- Coordinates: 35°12′14″S 148°58′45″E﻿ / ﻿35.20389°S 148.97917°E
- Country: Australia
- State: New South Wales
- LGA: Yass Valley Council;
- Established: 2020

Government
- • State electorate: Goulburn;
- • Federal division: Riverina;
- Postcode: 2618
Suburbs around Parkwood
| Mullion | Wallaroo | Wallaroo |
| Uriarra | Parkwood | Belconnen (district) (ACT) |
| Uriarra | Macnamara (ACT) | Macnamara (ACT) |

= Parkwood, New South Wales =

Parkwood is a proposed future suburb of Yass Valley Council in New South Wales, Australia.

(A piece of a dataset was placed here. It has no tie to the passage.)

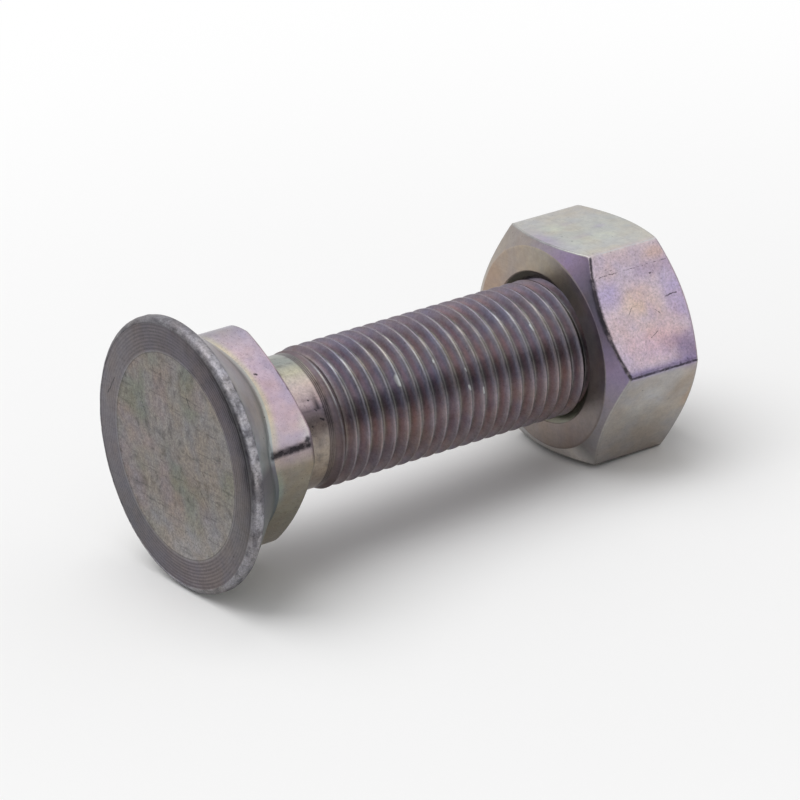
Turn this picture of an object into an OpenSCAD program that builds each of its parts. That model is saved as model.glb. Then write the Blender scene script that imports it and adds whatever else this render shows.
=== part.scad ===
// Flat countersunk bolt with a square neck, and its hexagon nut, lying as they come to rest.
// The bolt is drawn along +X with the middle of its flush face at x = 0, then it is tipped
// until the rim of the head and a flat of the nut both touch the ground.

/* [Head] */
// Outer diameter of the head
head_d = 27.3; // [24:0.1:34]
// Height of the straight rim, from the flush face to the start of the cone
rim_h = 1; // [0.8:0.1:2]
// Radius of the rounded edge of the flush face
edge_r = 0.6; // [0.2:0.1:0.7]
// Full angle of the cone under the head
cone_angle = 90; // [80:1:100]

/* [Square neck] */
// Width across the flats of the square
square_af = 18.2; // [17:0.1:19]
// Radius of the corners of the square
square_corner_r = 3; // [2:0.1:4]
// Radius of the crowned sides of the square
square_crown_r = 26.4; // [20:0.2:40]
// Length of the flats at their middle, from the cone to the end of the square
square_l = 3.55; // [2:0.05:8]
// Length along the bolt over which the corners are cut back at the end of the square
square_cut = 0.5; // [0.2:0.1:0.8]
// Turn of the square about the bolt, away from one flat facing sideways
square_turn = 35; // [0:0.5:90]

/* [Shank] */
// Nominal thread diameter
thread_d = 14; // [10:0.5:15]
// Thread pitch
thread_pitch = 1.5; // [1:0.25:2]
// Length of the plain shank between the square and the run-out of the thread
plain_l = 4.75; // [2:0.05:10]
// Step from the plain shank up to the crests of the thread
plain_step = 0.35; // [0.1:0.05:0.8]
// Length of the bolt over all
bolt_l = 57; // [50:0.5:90]
// Chamfer at the free end, the same along the bolt as across it
tip_cut = 1; // [0.5:0.1:1.5]

/* [Nut] */
// Width across the flats of the nut
nut_af = 22; // [20:0.1:24]
// Height of the nut
nut_h = 11; // [8:0.1:12]
// Length of the bolt that stands out of the nut
end_out = 2.8; // [1.6:0.1:10]
// Distance from the flats in to the edge of the round face on each side of the nut
nut_face_in = 0.75; // [0.2:0.05:1.5]
// Angle of the nut's outer chamfers
nut_face_angle = 30; // [15:1:35]
// Width of the countersink around each end of the bore
sink_w = 0.75; // [0.3:0.05:1.2]
// Full angle of the countersinks
sink_angle = 100; // [90:1:120]
// Radial running clearance between the thread crests and the bore
thread_gap = 0.05; // [0.02:0.01:0.1]

/* [Hidden] */
$fn = 96;
// How far a cutting shape runs past what it cuts
over = 0.5;
// How far the middles of the corner arcs are moved out, each way
corner_proud = 0.01;

head_r = head_d / 2;
face_r = head_r - edge_r;
thread_r = thread_d / 2;
plain_r = thread_r - plain_step;
tip_r = thread_r - tip_cut;
bore_r = thread_r + thread_gap;

// The cone runs from the rim down to the plain shank
cone_slope = tan(cone_angle / 2);
cone_end = rim_h + (head_r - plain_r) / cone_slope;
square_end = rim_h + (head_r - square_af / 2) / cone_slope + square_l;

// Each side of the square is an arc around a point beyond the axis. The corner arcs would run
// smoothly into it, and stand out by a trace so that they cross it clearly.
side_in = square_crown_r - square_af / 2;
side_span = square_crown_r - square_corner_r;
corner_at = (sqrt(2 * side_span * side_span - side_in * side_in) - side_in) / 2 + corner_proud;
corner_line = 2 * corner_at + square_corner_r * (2 * corner_at + side_in) / side_span;

// Size of the square over its rounded corners, and the cut across them at its end
square_corner_d = 2 * (corner_at * sqrt(2) + square_corner_r);
square_cut_r = square_corner_d / 2 - square_cut;
square_clear_r = square_corner_d / 2 + over;

// The run-out of the thread rises from the plain length to the crests
runout_l = thread_pitch / 2;
thread_start = square_end + plain_l + runout_l;

// Distance from the flush face to the side of the nut that bears on the work
nut_at = bolt_l - end_out - nut_h;
nut_corner_r = nut_af / 2 / cos(30);
nut_face_r = nut_af / 2 - nut_face_in;
nut_cut = (nut_corner_r - nut_face_r) * tan(nut_face_angle);
nut_flat_inset = nut_face_in * tan(nut_face_angle);
sink_r = bore_r + sink_w;
sink_h = sink_w / tan(sink_angle / 2);

// The pair rests on the tail side of the rim and on the tail end of the nut's lowest flat
rest_run = nut_at + nut_h - nut_flat_inset - rim_h;
tilt = atan((head_r - nut_af / 2) / rest_run);
lift = rim_h * sin(tilt) + head_r * cos(tilt);

// Middle of the tipped pair along X
low_x = edge_r * (cos(tilt) - 1) - face_r * sin(tilt);
high_x = bolt_l * cos(tilt) + tip_r * sin(tilt);
mid_x = (low_x + high_x) / 2;

// Points of a quarter circle that rounds the edge of the flush face
edge_steps = 8;
edge_arc = [for (i = [0:edge_steps])
    let (a = 90 * i / edge_steps)
    [face_r + edge_r * sin(a), edge_r * (1 - cos(a))]];

// Tips the pair onto the ground and centres it over the origin
module at_rest() {
    translate([-mid_x, 0, lift]) rotate([0, tilt, 0]) children();
}

// Turns a half outline of [radius, distance from the flush face] about the bolt's axis
module turned(outline) {
    rotate([0, 90, 0]) rotate_extrude() polygon(outline);
}

// A square with crowned sides and round corners, made of true arcs
module crowned_square() {
    intersection() {
        intersection_for(side = [0:3]) {
            rotate(90 * side) translate([-side_in, 0]) circle(r = square_crown_r);
        }
        union() {
            rotate(45) square(corner_line * sqrt(2), center = true);
            for (side = [0:3]) {
                rotate(90 * side) translate([corner_at, corner_at]) circle(r = square_corner_r);
            }
        }
    }
}

// The round head with its cone
module head() {
    turned(concat([[0, 0]], edge_arc, [[head_r, rim_h], [plain_r, cone_end], [0, cone_end]]));
}

// The square neck, with its corners cut back where it ends
module square_neck() {
    intersection() {
        translate([rim_h, 0, 0]) rotate([square_turn, 0, 0]) rotate([0, 90, 0])
            linear_extrude(height = square_end - rim_h) crowned_square();
        turned([[0, 0], [square_clear_r, 0],
            [square_clear_r, square_end - (square_clear_r - square_cut_r)],
            [square_cut_r, square_end], [0, square_end]]);
    }
}

// The plain length, the thread at its crests and the chamfered end
module shank() {
    turned([[0, rim_h], [plain_r, rim_h], [plain_r, thread_start - runout_l],
        [thread_r, thread_start], [thread_r, bolt_l - tip_cut], [tip_r, bolt_l], [0, bolt_l]]);
}

module bolt() {
    color([0.56, 0.53, 0.53]) at_rest() union() {
        head();
        square_neck();
        shank();
    }
}

// The round cut that leaves the chamfers on both sides of the nut
module nut_envelope() {
    turned([[0, 0], [nut_face_r, 0], [nut_corner_r, nut_cut], [nut_corner_r + over, nut_cut],
        [nut_corner_r + over, nut_h - nut_cut], [nut_corner_r, nut_h - nut_cut],
        [nut_face_r, nut_h], [0, nut_h]]);
}

// The bore, with a countersink at each end
module nut_bore() {
    turned([[0, -over], [sink_r, -over], [sink_r, 0], [bore_r, sink_h],
        [bore_r, nut_h - sink_h], [sink_r, nut_h], [sink_r, nut_h + over], [0, nut_h + over]]);
}

// The hexagon nut, with a flat facing the ground
module nut() {
    color([0.64, 0.62, 0.62]) at_rest() translate([nut_at, 0, 0]) difference() {
        intersection() {
            rotate([0, 90, 0]) rotate([0, 0, 90]) cylinder(h = nut_h, r = nut_corner_r, $fn = 6);
            nut_envelope();
        }
        nut_bore();
    }
}

bolt();
nut();
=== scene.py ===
"""Looks of a plough bolt with its hexagon nut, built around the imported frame."""

import bpy
import numpy as np
from mathutils import Matrix


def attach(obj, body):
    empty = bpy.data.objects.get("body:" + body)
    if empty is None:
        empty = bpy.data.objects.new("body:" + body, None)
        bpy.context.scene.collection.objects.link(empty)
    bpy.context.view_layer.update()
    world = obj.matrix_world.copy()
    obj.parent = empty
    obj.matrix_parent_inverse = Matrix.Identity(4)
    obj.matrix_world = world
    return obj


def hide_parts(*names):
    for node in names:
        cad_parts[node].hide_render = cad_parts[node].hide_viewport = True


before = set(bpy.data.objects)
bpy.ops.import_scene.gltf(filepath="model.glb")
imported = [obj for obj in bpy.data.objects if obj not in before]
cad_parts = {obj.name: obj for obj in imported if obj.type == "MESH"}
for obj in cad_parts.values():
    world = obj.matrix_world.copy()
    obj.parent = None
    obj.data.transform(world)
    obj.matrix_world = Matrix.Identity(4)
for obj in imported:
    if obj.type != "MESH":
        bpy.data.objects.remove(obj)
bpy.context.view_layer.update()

# Sizes in millimetres, as in the part's own source
HEAD_R = 13.65
RIM_H = 1.0
EDGE_R = 0.6
SQUARE_AF = 18.2
SQUARE_CORNER_R = 3.0
SQUARE_CROWN_R = 26.4
CORNER_PROUD = 0.01
SQUARE_CUT = 0.5
SQUARE_TURN = 35.0
SQUARE_END = 9.1
THREAD_R = 7.0
PITCH = 1.5
PLAIN_R = 6.65
THREAD_START = 13.85
BOLT_L = 57.0
TIP_CUT = 1.0
NUT_AF = 22.0
NUT_H = 11.0
NUT_AT = 43.2
NUT_FACE_IN = 0.75
NUT_FACE_ANGLE = 30.0
SINK_R = 7.8
SINK_H = 0.63

# How the pair lies: tipped about the width, lifted and centred
TILT = np.radians(2.8750241)
LIFT = 13.682977
MID_X = 28.286944

# Thread form
ROOT_R = 6.08
NUT_MINOR_R = 6.2
NUT_MAJOR_R = 7.05
CREST_HALF = PITCH / 16
FLANK = np.tan(np.radians(30))
NUT_SLACK = 0.03
# One place on a crest, along the bolt and about it
CREST_X = 14.49
CREST_TURN = np.radians(154.09)
# From the thread's start, its crests rise over CREST_RISE, its roots sink from ROOT_FROM to RUNOUT_L
CREST_RISE = 0.9
ROOT_FROM = 0.1
RUNOUT_L = 2.2

# Points around a ring of the outer skin, and around a ring of a thread
FINE = 240
COARSE = 120
# How far the thread's rows stay from its end rings, in millimetres
RING_GAP = 0.01
# The most of a straight that one rounded corner takes
MOST_ROUNDED = 0.45


def turns(count):
    """Angles about the bolt's axis, from sideways towards up."""
    return np.arange(count) * 2 * np.pi / count


def srgb(*levels):
    """A colour given as screen levels from 0 to 255, as linear light."""
    c = np.array(levels) / 255
    return np.where(c < 0.04045, c / 12.92, ((c + 0.055) / 1.055) ** 2.4)


def ease(low, high, value):
    """0 below low, 1 above high and smooth between."""
    t = np.clip((value - low) / (high - low), 0, 1)
    return t * t * (3 - 2 * t)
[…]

The site is part of the West Belconnen / Parkwood cross-border development near the Australian Capital Territory and New South Wales border.

== History ==
Parkwood is situated in the Ngunnawal traditional Aboriginal country. The origin of the name Parkwood is from the name given to a property by an early settler by the name of Thomas Southwell in 1854 near the confluence of Ginninderra Creek and Murrumbidgee River. In 1910, the Seat of Government (Administration) legislation enacted all property within the ACT being designated as Crown land, and ACT properties then became leasehold rather than freehold. The section of land in NSW north of the border (now known as Parkwood) remains freehold.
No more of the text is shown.